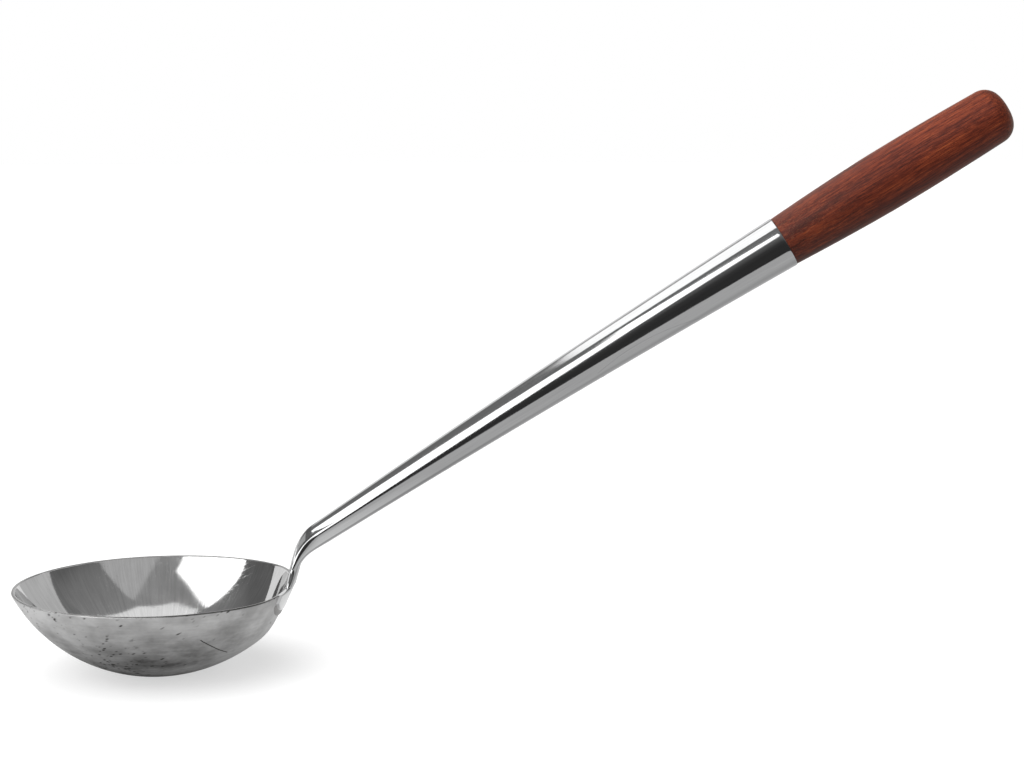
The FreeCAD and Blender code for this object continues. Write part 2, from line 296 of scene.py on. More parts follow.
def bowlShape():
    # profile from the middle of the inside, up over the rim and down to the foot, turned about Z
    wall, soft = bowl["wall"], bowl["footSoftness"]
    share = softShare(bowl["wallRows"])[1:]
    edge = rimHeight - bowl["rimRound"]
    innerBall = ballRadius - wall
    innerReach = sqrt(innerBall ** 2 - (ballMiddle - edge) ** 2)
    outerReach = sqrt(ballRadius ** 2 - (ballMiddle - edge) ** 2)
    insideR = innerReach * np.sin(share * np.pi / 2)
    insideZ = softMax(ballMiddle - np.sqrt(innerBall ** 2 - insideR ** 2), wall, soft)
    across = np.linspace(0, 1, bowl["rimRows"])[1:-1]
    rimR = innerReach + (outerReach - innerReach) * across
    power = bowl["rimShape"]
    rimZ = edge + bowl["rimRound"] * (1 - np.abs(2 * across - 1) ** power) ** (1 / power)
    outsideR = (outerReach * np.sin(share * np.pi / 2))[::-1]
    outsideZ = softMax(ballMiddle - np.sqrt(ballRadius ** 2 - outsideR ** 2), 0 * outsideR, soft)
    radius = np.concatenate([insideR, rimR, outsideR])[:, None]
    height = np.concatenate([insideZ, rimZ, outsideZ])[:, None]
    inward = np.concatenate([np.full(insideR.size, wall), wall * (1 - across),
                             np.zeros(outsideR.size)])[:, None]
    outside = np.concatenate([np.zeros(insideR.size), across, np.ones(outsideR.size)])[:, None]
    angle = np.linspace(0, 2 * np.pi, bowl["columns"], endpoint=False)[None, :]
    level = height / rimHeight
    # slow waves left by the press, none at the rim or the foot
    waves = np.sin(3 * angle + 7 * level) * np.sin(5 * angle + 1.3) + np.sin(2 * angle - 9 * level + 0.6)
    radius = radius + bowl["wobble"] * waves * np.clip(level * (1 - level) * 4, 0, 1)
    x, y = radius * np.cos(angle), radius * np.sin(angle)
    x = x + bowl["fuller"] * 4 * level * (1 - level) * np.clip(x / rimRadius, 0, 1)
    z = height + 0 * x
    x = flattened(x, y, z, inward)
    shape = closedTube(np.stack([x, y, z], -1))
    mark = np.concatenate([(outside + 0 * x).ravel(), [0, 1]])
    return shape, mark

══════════

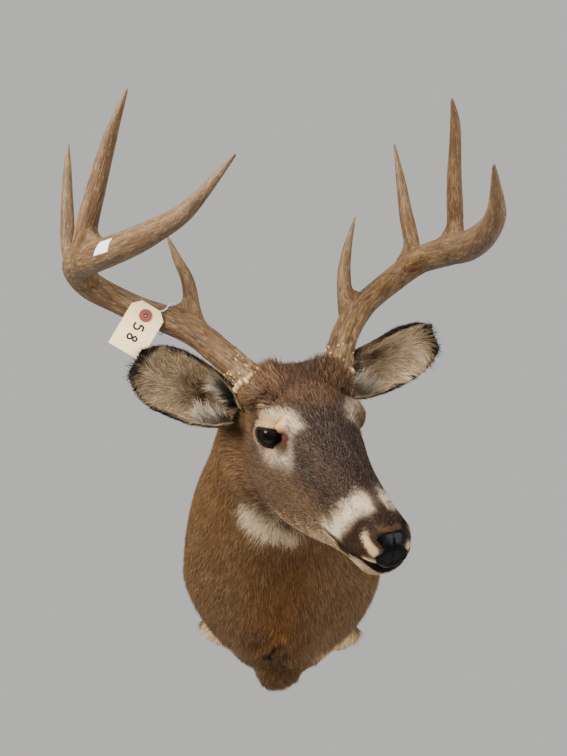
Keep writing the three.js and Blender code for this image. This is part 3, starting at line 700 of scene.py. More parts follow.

══════════

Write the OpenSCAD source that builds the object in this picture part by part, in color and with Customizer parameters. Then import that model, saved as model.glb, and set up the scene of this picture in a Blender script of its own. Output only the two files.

══════════

Task prompt: Lines containing the word "follow" are to be counted in the listing; state their number alone.

Correct output: 2